旭化成、三井化学、三菱ケミカルは8日、西日本地域でのエチレン生産に関する協業の検討を開始すると発表した。3社が持つエチレン製造設備で、カーボンニュートラル(温室効果ガス排出実質ゼロ)実現に向けてバイオマスの原料化や生産体制の最適化などを協議していく。今後、具体的な議論を開始し、2024年中に方針を出す考えだ。

 「エチレン」はプラスチックなどの原料となる基礎化学品で、自動車や半導体、生活用品などに用いられる。3社ともエチレンの開発・生産を進めているが、製造工程で多くの化石資源を使用するため、GHG(温室効果ガス)削減が課題となっていた。

 今回の枠組みでは、旭化成と三菱ケミカルの合弁会社が運営する水島工場(岡山県倉敷市)と、三井化学の大阪工場(大阪府高石市)の連携を模索する。各社の技術や知見をもちより、低炭素燃料への転換策や製造工程のグリーン化に資する技術開発を進める。また、将来に向けた生産体制の最適化に関しても可能性を探っていく。

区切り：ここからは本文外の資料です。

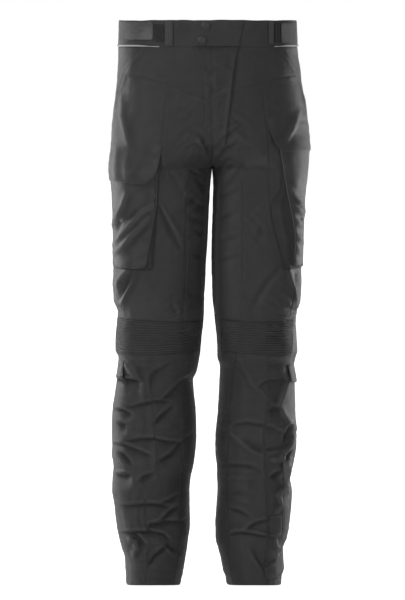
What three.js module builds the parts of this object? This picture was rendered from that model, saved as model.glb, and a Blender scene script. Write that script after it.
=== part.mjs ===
// Motorcycle trousers, worn shape with no wearer: hollow legs and waist, every cloth panel a closed wall.
// Millimetres, +Z up, the front faces -Y, the wearer's left is +X. The origin is in the middle of the waistband.
import * as THREE from "three";

// Driving dimensions
const WALL = 2; // shell cloth with its mesh lining
const TRIM_WALL = 1.4; // straps, tabs and flaps
const SEAM_GAP = 0.3; // between two panels at a seam, and under a piece that lies on a panel
const WAIST_TOP = 27;
const WAIST_SEAM = -23;
const CROTCH = -257;
const KNEE_RIBS = 14;
const RIB_HEIGHT = 1.1;

// A table is a list of rows under named columns, sorted from the waist down
const table = (columns, rows) =>
  rows.map((row) => Object.fromEntries(row.map((value, n) => [columns[n], value])));

// Half outline of each leg seen from the front: distance of the outer and inner edge from the middle
const OUTLINE = {
  R: table(
    ["z", "outer", "inner"],
    [
      [27, 179, 0],
      [-23, 181, 0],
      [-88, 184.5, 0],
      [-146, 191, 0],
      [-204, 196, 0],
      [-257, 196.5, 0],
      [-291, 194, 3.5],
      [-330, 192, 5.6],
      [-399, 190.5, 8.5],
      [-450, 191.5, 12],
      [-480, 193.6, 13.4],
      [-514, 192, 15.2],
      [-538, 184, 15.4],
      [-559, 185.7, 16.9],
      [-585, 188.3, 20.4],
      [-612, 188.4, 22.7],
      [-628, 182.8, 24.6],
      [-657, 185, 30],
      [-673, 187, 36.8],
      [-700, 191, 35],
      [-745, 196, 31.6],
      [-784, 196.3, 30.4],
      [-823, 196, 33.8],
      [-845, 193.2, 36.6],
      [-867, 195.9, 41.6],
      [-891, 197, 44],
      [-915, 193, 44.1],
      [-962, 187.2, 43.3],
      [-986, 183.3, 46.3],
      [-1006, 177.5, 48.7],
      [-1024, 171.6, 51.6],
      [-1050, 170.2, 56],
      [-1078, 168.2, 62.5],
    ],
  ),
  L: table(
    ["z", "outer", "inner"],
    [
      [27, 163, 0],
      [-23, 164.5, 0],
      [-59, 168.9, 0],
      [-88, 172.7, 0],
      [-117, 178.4, 0],
      [-146, 183.4, 0],
      [-204, 187, 0],
      [-257, 184.5, 0],
      [-291, 181, 2.4],
      [-330, 177, 1.5],
      [-399, 174, -0.7],
      [-438, 174, -1.2],
      [-480, 174, 0.3],
      [-514, 172.5, 1],
      [-538, 166, 4],
      [-559, 163.5, 6.2],
      [-585, 164.9, 8.9],
      [-612, 167, 10.9],
      [-628, 163, 11.4],
      [-645, 160, 15.4],
      [-673, 161.5, 14.8],
      [-713, 163.2, 12.9],
      [-745, 164, 10.6],
      [-784, 166, 6.7],
      [-803, 166, 6.6],
      [-823, 163.4, 7.2],
      [-845, 158.4, 9.9],
      [-867, 154.4, 10.3],
      [-891, 157.6, 10.7],
      [-915, 157, 9.3],
      [-962, 152.2, 7.1],
      [-986, 147.1, 7.5],
      [-1006, 140.2, 12.6],
      [-1024, 140.4, 17.2],
      [-1045, 142, 21.8],
      [-1062, 137.4, 27],
      [-1078, 135.9, 29.5],
    ],
  ),
};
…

 エチレンの生産では近年、大型設備の新増設を進める中国企業が台頭する。日系企業は利益の確保と環境対応を両軸で進める必要があり、企業間連携の重要性が増している。出光興産と三井化学も、千葉地区においてエチレン装置を共同運営する検討を4月から始めた。旭化成など3社も連携を進め、カーボンニュートラルにつながる技術開発と実装を目指す。